**Written problem:** A precise retyping is required of every line from the one containing "for node in" down to the one containing "obj.parent = None", both included, and of no other line.
———
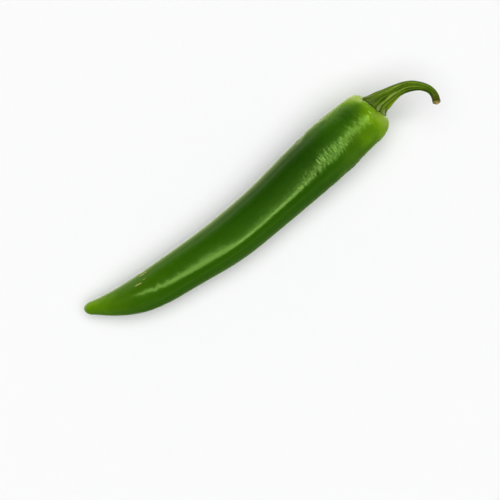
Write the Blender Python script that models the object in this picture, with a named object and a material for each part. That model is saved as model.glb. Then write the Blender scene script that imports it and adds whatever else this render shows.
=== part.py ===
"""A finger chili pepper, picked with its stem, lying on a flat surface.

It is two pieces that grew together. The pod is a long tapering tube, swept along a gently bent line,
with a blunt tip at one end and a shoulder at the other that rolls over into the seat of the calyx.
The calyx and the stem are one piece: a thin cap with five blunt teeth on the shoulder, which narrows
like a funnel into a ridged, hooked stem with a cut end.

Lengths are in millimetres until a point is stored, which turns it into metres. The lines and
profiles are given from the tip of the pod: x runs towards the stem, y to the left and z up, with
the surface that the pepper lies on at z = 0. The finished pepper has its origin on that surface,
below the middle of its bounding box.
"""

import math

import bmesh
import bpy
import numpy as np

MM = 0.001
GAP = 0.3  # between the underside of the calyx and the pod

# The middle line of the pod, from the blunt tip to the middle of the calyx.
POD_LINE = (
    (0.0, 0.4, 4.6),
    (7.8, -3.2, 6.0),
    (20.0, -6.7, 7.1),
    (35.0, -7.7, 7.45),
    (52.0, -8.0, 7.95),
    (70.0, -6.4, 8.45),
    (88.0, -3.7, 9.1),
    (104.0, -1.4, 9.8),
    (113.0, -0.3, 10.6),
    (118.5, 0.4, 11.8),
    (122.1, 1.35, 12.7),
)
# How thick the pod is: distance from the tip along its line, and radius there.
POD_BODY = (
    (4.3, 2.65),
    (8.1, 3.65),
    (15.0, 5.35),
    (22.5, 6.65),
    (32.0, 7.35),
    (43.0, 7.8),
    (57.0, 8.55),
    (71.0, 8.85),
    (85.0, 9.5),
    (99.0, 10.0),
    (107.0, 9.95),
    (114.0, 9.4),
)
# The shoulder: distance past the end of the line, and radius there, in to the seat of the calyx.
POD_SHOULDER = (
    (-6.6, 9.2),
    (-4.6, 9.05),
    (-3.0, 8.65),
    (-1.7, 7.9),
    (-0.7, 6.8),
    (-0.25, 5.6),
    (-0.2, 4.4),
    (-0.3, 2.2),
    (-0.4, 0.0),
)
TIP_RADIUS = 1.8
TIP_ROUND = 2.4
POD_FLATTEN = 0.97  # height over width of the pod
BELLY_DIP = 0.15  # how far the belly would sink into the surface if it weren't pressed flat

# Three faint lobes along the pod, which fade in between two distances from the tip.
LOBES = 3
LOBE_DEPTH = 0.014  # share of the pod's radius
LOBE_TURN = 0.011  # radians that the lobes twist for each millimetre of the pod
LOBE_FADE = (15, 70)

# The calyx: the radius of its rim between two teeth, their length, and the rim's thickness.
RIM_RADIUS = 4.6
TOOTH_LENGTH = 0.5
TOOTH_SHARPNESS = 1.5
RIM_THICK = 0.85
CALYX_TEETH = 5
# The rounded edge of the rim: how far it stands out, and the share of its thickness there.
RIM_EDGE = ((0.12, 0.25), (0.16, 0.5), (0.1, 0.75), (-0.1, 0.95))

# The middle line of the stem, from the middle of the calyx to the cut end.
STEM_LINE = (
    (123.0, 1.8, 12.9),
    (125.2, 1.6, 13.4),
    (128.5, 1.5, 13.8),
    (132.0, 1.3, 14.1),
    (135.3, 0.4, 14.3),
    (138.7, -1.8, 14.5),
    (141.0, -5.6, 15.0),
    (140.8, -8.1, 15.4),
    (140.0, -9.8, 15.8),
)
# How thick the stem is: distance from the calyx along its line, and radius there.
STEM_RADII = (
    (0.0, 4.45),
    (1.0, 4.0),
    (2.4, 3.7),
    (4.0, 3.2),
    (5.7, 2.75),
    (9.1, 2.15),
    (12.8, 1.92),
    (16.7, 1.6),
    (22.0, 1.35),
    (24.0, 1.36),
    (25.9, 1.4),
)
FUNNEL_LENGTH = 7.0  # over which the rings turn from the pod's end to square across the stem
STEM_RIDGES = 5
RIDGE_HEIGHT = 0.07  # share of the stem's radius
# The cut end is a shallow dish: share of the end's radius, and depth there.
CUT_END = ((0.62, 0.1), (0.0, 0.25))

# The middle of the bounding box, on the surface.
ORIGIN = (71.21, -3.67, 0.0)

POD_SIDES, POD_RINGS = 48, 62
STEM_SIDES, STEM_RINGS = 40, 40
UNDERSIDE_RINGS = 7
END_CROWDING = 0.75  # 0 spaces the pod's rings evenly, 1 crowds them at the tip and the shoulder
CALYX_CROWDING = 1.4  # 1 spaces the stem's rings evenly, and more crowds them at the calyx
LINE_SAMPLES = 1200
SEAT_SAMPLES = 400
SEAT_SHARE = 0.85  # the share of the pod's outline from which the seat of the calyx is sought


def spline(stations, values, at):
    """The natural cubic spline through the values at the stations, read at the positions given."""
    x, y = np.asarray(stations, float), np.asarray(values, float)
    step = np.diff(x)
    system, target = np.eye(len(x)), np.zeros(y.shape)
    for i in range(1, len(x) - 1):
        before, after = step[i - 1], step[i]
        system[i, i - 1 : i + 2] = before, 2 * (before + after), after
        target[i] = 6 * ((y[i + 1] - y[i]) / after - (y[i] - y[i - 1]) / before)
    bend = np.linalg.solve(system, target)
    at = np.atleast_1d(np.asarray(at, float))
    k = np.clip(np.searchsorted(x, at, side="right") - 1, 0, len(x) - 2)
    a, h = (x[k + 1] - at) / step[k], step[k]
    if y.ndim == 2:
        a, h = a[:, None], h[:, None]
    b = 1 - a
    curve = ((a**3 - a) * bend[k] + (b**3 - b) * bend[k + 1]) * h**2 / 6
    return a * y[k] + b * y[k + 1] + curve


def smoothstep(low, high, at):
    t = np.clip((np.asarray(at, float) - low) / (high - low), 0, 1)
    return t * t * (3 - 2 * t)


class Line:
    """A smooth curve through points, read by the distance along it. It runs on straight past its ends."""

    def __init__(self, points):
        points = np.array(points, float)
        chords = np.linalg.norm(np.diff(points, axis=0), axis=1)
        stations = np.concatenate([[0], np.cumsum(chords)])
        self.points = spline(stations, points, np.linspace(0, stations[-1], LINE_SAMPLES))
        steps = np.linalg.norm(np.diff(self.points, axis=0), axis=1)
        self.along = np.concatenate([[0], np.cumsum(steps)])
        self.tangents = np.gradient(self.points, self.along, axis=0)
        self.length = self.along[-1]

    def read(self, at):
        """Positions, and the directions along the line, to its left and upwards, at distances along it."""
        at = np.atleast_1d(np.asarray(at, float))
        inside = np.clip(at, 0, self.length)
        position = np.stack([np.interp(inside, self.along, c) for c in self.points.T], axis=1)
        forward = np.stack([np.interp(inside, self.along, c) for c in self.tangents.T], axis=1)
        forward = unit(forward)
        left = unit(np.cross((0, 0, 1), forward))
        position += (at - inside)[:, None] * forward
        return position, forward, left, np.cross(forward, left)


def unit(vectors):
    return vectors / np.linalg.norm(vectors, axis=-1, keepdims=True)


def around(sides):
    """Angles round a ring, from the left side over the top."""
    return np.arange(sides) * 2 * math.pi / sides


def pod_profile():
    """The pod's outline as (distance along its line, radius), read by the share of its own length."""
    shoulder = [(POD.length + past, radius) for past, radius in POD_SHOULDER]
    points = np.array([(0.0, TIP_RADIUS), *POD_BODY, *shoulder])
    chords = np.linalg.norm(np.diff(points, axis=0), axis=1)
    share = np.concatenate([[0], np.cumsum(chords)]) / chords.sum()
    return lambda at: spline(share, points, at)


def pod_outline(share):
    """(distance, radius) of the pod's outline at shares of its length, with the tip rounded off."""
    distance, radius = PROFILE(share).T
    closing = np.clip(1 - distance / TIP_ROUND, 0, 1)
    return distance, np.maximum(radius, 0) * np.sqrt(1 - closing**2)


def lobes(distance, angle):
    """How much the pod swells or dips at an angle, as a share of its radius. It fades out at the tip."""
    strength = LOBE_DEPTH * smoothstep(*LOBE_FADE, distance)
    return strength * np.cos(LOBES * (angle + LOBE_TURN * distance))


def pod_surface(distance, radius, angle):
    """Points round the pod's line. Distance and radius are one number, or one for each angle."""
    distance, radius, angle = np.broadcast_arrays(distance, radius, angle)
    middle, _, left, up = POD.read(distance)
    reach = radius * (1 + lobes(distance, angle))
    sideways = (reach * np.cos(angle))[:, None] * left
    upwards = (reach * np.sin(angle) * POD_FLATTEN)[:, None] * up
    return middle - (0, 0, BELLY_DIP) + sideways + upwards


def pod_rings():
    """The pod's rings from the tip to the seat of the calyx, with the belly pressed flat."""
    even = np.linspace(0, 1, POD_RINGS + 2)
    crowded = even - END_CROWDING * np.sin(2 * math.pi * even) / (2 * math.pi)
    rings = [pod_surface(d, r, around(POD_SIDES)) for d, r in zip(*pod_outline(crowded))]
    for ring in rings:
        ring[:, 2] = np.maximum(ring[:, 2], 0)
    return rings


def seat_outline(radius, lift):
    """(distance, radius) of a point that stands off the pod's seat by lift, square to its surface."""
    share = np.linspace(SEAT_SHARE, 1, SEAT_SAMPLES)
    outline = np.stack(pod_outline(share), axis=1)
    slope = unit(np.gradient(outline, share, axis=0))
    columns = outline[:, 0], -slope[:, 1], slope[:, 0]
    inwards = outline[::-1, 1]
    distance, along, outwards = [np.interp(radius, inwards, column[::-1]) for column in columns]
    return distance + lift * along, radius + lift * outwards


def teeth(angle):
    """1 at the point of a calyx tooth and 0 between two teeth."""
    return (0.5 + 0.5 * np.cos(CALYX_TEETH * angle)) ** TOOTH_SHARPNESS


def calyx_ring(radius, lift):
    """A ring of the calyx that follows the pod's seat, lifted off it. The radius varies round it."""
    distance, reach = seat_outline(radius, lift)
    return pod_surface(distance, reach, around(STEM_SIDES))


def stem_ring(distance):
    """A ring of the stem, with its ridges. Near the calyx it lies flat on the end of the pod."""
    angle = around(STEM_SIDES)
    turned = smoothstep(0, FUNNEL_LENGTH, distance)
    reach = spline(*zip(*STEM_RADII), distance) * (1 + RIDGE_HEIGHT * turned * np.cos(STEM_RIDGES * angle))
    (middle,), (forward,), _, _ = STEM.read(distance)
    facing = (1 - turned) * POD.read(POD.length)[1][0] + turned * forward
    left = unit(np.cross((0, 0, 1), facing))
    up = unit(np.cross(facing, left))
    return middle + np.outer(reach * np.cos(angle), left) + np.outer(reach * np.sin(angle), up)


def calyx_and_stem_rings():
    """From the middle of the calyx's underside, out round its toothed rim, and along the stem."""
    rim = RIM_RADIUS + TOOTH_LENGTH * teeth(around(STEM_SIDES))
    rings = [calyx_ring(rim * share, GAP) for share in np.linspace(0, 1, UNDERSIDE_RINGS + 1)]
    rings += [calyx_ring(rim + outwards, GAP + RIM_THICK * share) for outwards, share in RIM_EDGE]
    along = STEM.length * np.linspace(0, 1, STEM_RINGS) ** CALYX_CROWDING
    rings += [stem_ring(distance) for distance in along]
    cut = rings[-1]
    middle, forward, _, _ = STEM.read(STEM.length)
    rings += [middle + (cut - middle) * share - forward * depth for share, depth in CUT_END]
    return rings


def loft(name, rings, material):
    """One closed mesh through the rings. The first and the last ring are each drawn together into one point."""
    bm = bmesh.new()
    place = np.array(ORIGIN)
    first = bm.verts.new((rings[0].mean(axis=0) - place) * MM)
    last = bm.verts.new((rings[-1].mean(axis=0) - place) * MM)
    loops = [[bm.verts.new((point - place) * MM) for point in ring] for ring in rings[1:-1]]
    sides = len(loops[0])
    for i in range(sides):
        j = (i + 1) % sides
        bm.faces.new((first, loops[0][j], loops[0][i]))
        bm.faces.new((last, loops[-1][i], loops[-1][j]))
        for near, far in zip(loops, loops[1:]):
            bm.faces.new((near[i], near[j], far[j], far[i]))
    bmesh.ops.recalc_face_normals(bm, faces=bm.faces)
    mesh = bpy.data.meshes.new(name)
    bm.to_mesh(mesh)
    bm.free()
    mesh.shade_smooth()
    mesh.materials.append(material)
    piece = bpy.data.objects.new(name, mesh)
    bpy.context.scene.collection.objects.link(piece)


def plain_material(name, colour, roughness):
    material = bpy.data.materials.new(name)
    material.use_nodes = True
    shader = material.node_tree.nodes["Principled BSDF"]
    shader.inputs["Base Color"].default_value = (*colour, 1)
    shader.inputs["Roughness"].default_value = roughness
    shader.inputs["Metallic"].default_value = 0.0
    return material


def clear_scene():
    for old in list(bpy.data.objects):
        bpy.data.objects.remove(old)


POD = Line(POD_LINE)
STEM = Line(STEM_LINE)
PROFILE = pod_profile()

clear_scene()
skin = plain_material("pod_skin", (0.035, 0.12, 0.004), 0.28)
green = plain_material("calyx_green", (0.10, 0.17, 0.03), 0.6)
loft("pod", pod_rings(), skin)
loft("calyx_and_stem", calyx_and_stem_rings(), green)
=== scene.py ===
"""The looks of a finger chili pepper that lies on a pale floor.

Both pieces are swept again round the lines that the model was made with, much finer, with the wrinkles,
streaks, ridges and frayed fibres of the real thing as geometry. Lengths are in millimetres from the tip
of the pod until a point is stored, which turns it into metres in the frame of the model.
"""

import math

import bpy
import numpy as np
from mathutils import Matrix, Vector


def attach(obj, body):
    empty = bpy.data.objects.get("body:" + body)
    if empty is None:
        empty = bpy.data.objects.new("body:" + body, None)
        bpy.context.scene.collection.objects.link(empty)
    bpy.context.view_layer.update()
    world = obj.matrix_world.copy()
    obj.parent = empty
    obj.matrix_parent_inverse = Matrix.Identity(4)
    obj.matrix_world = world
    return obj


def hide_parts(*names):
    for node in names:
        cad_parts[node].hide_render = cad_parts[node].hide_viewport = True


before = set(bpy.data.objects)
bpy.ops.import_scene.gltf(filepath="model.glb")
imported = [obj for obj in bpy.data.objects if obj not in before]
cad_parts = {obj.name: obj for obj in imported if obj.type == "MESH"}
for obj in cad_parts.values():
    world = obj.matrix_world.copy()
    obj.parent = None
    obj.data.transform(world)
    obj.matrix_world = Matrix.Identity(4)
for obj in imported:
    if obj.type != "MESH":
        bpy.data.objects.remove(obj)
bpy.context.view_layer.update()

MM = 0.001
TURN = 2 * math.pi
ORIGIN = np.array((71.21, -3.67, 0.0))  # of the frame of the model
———
**Output of the exercise:**
    for node in names:
        cad_parts[node].hide_render = cad_parts[node].hide_viewport = True


before = set(bpy.data.objects)
bpy.ops.import_scene.gltf(filepath="model.glb")
imported = [obj for obj in bpy.data.objects if obj not in before]
cad_parts = {obj.name: obj for obj in imported if obj.type == "MESH"}
for obj in cad_parts.values():
    world = obj.matrix_world.copy()
    obj.parent = None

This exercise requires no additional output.